__THE PROBLEM__. Write the material out again, line by line, exactly as it is.

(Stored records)
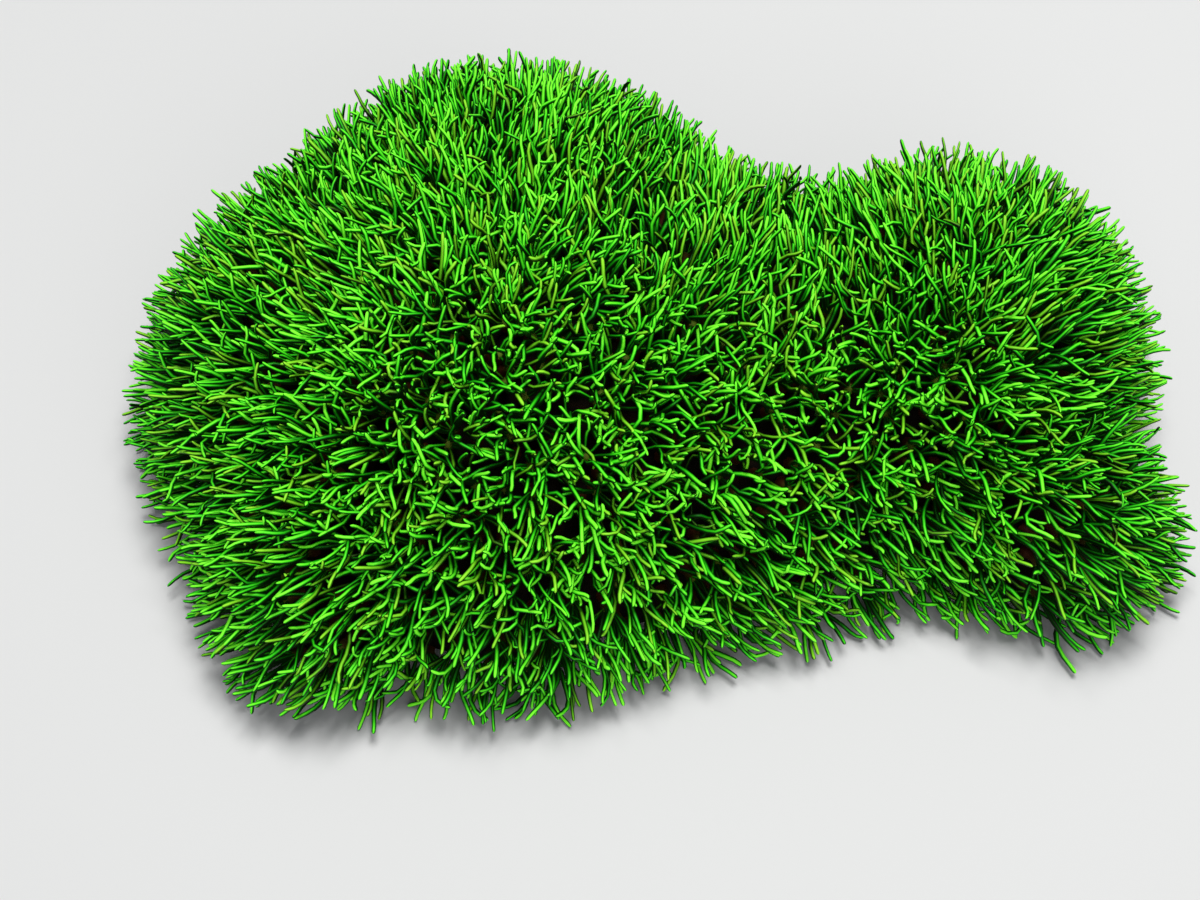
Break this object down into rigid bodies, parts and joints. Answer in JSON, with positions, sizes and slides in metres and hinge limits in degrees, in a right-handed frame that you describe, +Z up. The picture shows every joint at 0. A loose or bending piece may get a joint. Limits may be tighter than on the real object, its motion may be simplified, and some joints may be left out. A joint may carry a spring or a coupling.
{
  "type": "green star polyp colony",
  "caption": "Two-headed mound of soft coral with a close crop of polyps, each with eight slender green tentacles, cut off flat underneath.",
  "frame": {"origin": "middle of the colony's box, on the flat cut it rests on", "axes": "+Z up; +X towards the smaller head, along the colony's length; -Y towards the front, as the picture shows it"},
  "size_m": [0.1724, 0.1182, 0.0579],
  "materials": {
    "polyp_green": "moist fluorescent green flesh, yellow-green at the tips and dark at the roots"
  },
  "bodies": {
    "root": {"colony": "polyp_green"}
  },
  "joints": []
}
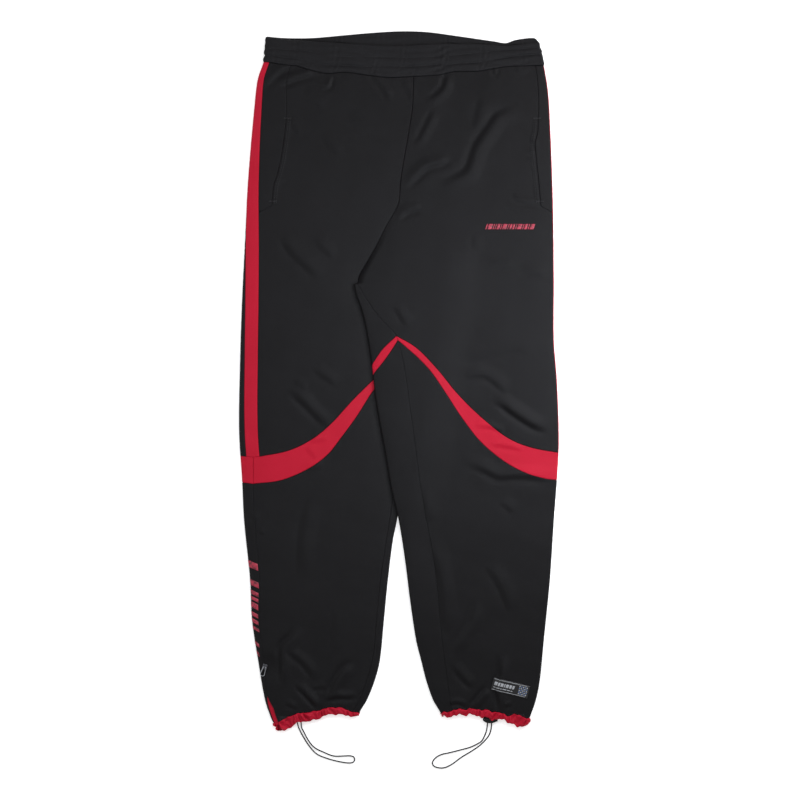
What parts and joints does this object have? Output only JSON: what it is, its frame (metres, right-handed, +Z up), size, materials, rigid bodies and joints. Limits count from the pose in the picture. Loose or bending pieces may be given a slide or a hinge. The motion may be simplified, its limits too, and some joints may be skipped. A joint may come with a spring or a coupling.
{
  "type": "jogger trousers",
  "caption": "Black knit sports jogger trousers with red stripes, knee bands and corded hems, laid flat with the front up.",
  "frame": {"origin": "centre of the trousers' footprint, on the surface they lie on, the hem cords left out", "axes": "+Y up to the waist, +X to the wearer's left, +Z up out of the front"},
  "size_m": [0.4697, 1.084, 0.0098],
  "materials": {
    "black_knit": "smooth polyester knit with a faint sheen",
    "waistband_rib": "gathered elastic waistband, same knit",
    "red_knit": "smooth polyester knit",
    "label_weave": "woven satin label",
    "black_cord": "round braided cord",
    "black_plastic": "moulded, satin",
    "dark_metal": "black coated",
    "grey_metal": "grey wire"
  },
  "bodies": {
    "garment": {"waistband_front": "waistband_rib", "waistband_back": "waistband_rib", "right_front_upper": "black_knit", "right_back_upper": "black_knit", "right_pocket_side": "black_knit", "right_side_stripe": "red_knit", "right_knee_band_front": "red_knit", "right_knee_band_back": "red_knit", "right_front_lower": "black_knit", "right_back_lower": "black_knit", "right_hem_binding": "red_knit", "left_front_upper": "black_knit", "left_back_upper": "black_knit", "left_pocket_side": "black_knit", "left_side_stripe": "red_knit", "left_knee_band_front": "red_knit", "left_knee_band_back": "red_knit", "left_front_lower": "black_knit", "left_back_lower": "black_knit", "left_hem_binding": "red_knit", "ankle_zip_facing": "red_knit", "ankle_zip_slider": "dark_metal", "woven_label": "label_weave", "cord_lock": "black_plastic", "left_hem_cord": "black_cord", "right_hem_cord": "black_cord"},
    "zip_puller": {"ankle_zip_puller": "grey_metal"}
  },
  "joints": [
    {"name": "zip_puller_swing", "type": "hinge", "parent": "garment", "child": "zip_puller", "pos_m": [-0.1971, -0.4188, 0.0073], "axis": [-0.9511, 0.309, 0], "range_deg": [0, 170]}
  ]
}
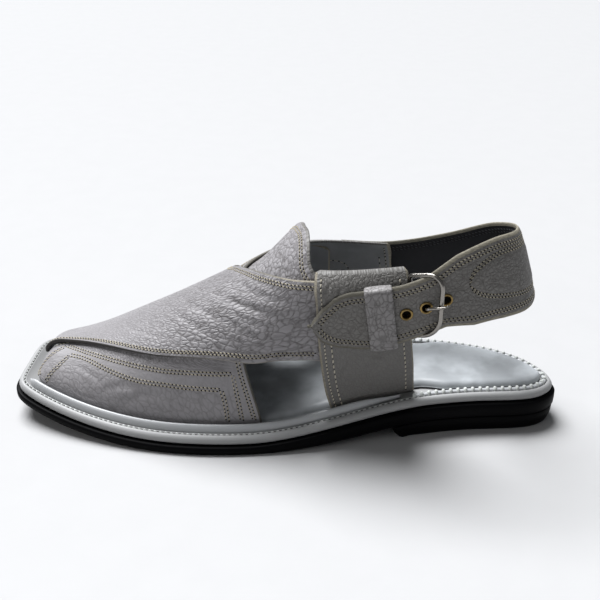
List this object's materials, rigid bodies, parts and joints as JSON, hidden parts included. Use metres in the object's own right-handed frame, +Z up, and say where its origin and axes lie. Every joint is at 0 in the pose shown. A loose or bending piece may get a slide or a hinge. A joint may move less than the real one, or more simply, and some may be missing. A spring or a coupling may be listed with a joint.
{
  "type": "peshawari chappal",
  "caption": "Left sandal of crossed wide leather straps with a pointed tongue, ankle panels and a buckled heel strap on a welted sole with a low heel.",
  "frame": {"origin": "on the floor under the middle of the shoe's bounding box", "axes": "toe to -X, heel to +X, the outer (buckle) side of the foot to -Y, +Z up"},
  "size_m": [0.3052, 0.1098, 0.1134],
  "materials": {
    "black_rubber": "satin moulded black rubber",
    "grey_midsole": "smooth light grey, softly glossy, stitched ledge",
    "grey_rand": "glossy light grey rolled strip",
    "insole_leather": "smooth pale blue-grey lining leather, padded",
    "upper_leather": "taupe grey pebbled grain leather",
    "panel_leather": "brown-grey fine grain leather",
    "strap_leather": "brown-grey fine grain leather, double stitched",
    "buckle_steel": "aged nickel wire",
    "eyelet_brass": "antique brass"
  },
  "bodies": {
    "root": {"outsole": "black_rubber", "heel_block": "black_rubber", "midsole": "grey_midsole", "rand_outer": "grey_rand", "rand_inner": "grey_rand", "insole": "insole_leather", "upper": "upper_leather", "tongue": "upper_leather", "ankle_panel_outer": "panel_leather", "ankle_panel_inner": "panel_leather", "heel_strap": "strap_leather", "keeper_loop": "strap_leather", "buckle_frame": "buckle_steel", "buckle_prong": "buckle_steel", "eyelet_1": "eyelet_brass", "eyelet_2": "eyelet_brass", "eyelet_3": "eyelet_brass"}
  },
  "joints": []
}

__FINISHED TASK__.
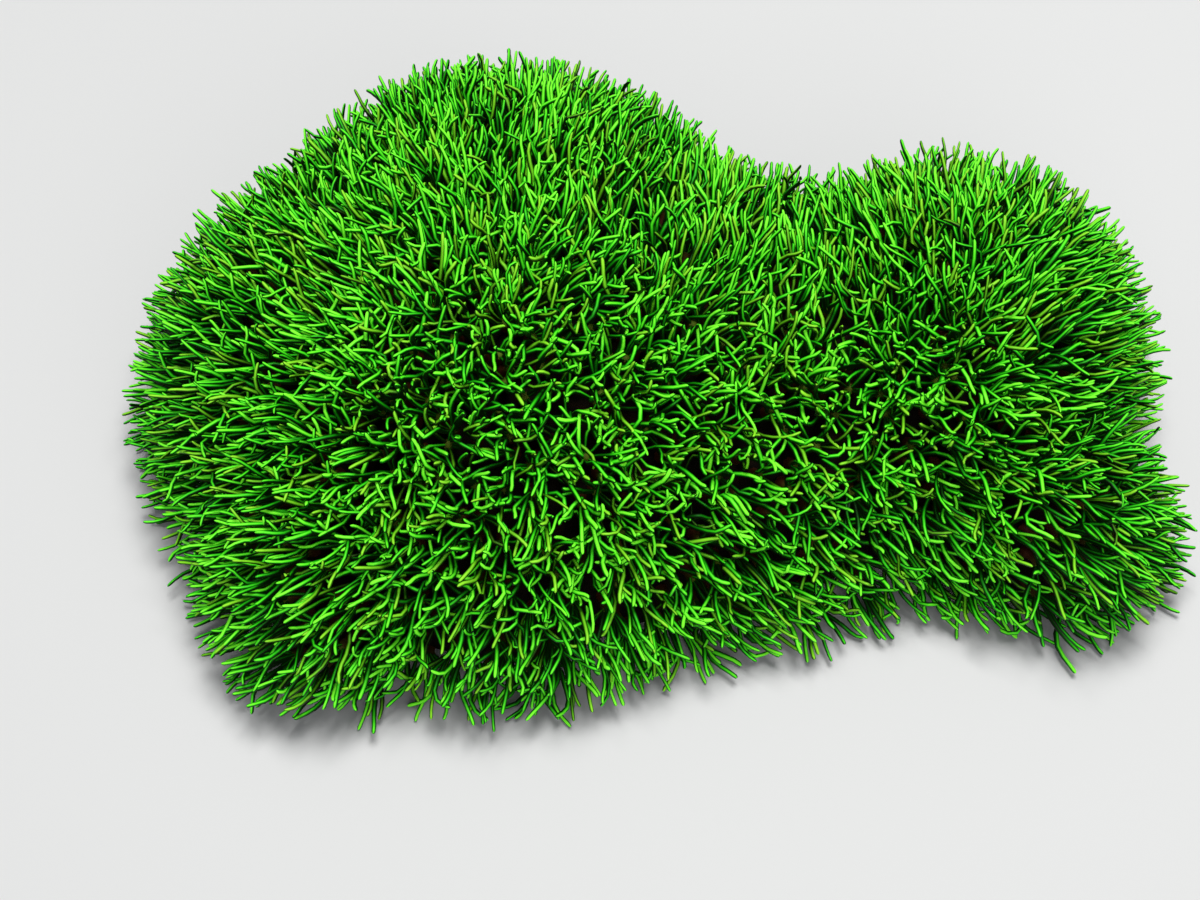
Break this object down into rigid bodies, parts and joints. Answer in JSON, with positions, sizes and slides in metres and hinge limits in degrees, in a right-handed frame that you describe, +Z up. The picture shows every joint at 0. A loose or bending piece may get a joint. Limits may be tighter than on the real object, its motion may be simplified, and some joints may be left out. A joint may carry a spring or a coupling.
{
  "type": "green star polyp colony",
  "caption": "Two-headed mound of soft coral with a close crop of polyps, each with eight slender green tentacles, cut off flat underneath.",
  "frame": {"origin": "middle of the colony's box, on the flat cut it rests on", "axes": "+Z up; +X towards the smaller head, along the colony's length; -Y towards the front, as the picture shows it"},
  "size_m": [0.1724, 0.1182, 0.0579],
  "materials": {
    "polyp_green": "moist fluorescent green flesh, yellow-green at the tips and dark at the roots"
  },
  "bodies": {
    "root": {"colony": "polyp_green"}
  },
  "joints": []
}
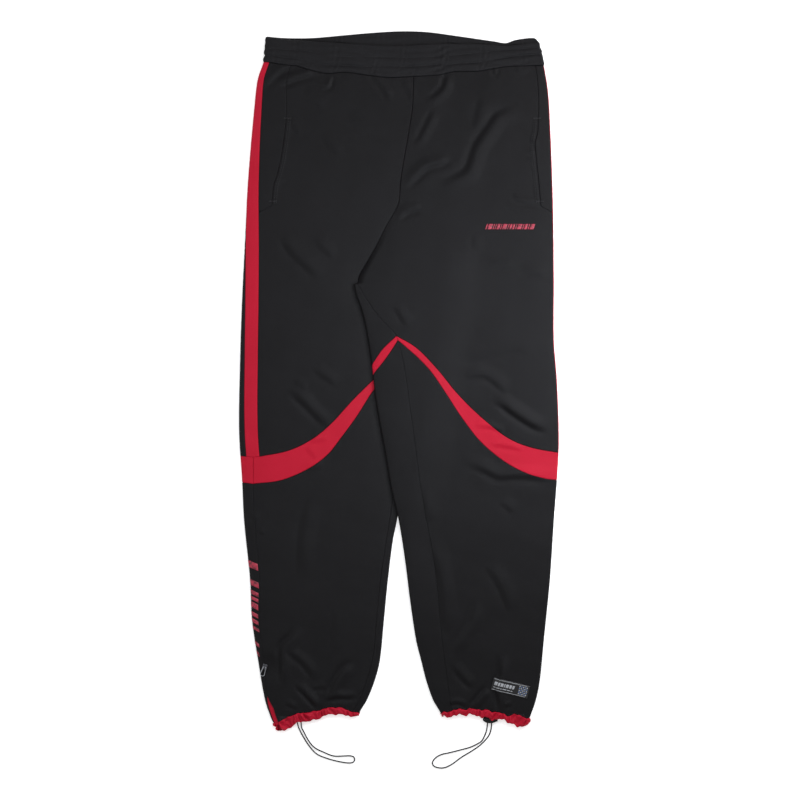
What parts and joints does this object have? Output only JSON: what it is, its frame (metres, right-handed, +Z up), size, materials, rigid bodies and joints. Limits count from the pose in the picture. Loose or bending pieces may be given a slide or a hinge. The motion may be simplified, its limits too, and some joints may be skipped. A joint may come with a spring or a coupling.
{
  "type": "jogger trousers",
  "caption": "Black knit sports jogger trousers with red stripes, knee bands and corded hems, laid flat with the front up.",
  "frame": {"origin": "centre of the trousers' footprint, on the surface they lie on, the hem cords left out", "axes": "+Y up to the waist, +X to the wearer's left, +Z up out of the front"},
  "size_m": [0.4697, 1.084, 0.0098],
  "materials": {
    "black_knit": "smooth polyester knit with a faint sheen",
    "waistband_rib": "gathered elastic waistband, same knit",
    "red_knit": "smooth polyester knit",
    "label_weave": "woven satin label",
    "black_cord": "round braided cord",
    "black_plastic": "moulded, satin",
    "dark_metal": "black coated",
    "grey_metal": "grey wire"
  },
  "bodies": {
    "garment": {"waistband_front": "waistband_rib", "waistband_back": "waistband_rib", "right_front_upper": "black_knit", "right_back_upper": "black_knit", "right_pocket_side": "black_knit", "right_side_stripe": "red_knit", "right_knee_band_front": "red_knit", "right_knee_band_back": "red_knit", "right_front_lower": "black_knit", "right_back_lower": "black_knit", "right_hem_binding": "red_knit", "left_front_upper": "black_knit", "left_back_upper": "black_knit", "left_pocket_side": "black_knit", "left_side_stripe": "red_knit", "left_knee_band_front": "red_knit", "left_knee_band_back": "red_knit", "left_front_lower": "black_knit", "left_back_lower": "black_knit", "left_hem_binding": "red_knit", "ankle_zip_facing": "red_knit", "ankle_zip_slider": "dark_metal", "woven_label": "label_weave", "cord_lock": "black_plastic", "left_hem_cord": "black_cord", "right_hem_cord": "black_cord"},
    "zip_puller": {"ankle_zip_puller": "grey_metal"}
  },
  "joints": [
    {"name": "zip_puller_swing", "type": "hinge", "parent": "garment", "child": "zip_puller", "pos_m": [-0.1971, -0.4188, 0.0073], "axis": [-0.9511, 0.309, 0], "range_deg": [0, 170]}
  ]
}
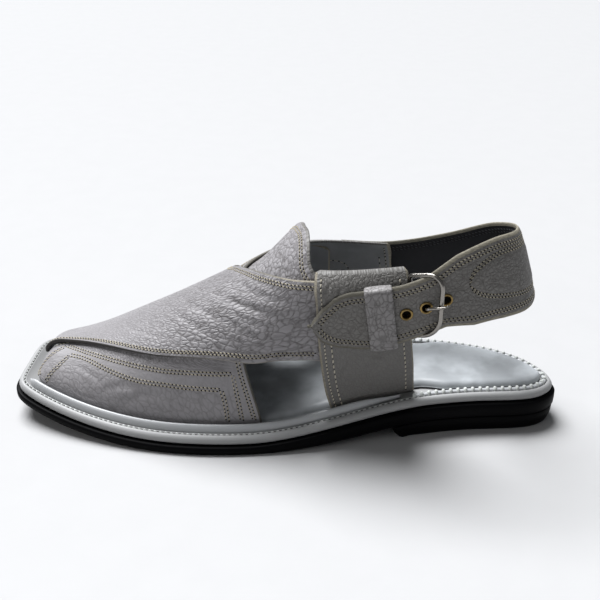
List this object's materials, rigid bodies, parts and joints as JSON, hidden parts included. Use metres in the object's own right-handed frame, +Z up, and say where its origin and axes lie. Every joint is at 0 in the pose shown. A loose or bending piece may get a slide or a hinge. A joint may move less than the real one, or more simply, and some may be missing. A spring or a coupling may be listed with a joint.
{
  "type": "peshawari chappal",
  "caption": "Left sandal of crossed wide leather straps with a pointed tongue, ankle panels and a buckled heel strap on a welted sole with a low heel.",
  "frame": {"origin": "on the floor under the middle of the shoe's bounding box", "axes": "toe to -X, heel to +X, the outer (buckle) side of the foot to -Y, +Z up"},
  "size_m": [0.3052, 0.1098, 0.1134],
  "materials": {
    "black_rubber": "satin moulded black rubber",
    "grey_midsole": "smooth light grey, softly glossy, stitched ledge",
    "grey_rand": "glossy light grey rolled strip",
    "insole_leather": "smooth pale blue-grey lining leather, padded",
    "upper_leather": "taupe grey pebbled grain leather",
    "panel_leather": "brown-grey fine grain leather",
    "strap_leather": "brown-grey fine grain leather, double stitched",
    "buckle_steel": "aged nickel wire",
    "eyelet_brass": "antique brass"
  },
  "bodies": {
    "root": {"outsole": "black_rubber", "heel_block": "black_rubber", "midsole": "grey_midsole", "rand_outer": "grey_rand", "rand_inner": "grey_rand", "insole": "insole_leather", "upper": "upper_leather", "tongue": "upper_leather", "ankle_panel_outer": "panel_leather", "ankle_panel_inner": "panel_leather", "heel_strap": "strap_leather", "keeper_loop": "strap_leather", "buckle_frame": "buckle_steel", "buckle_prong": "buckle_steel", "eyelet_1": "eyelet_brass", "eyelet_2": "eyelet_brass", "eyelet_3": "eyelet_brass"}
  },
  "joints": []
}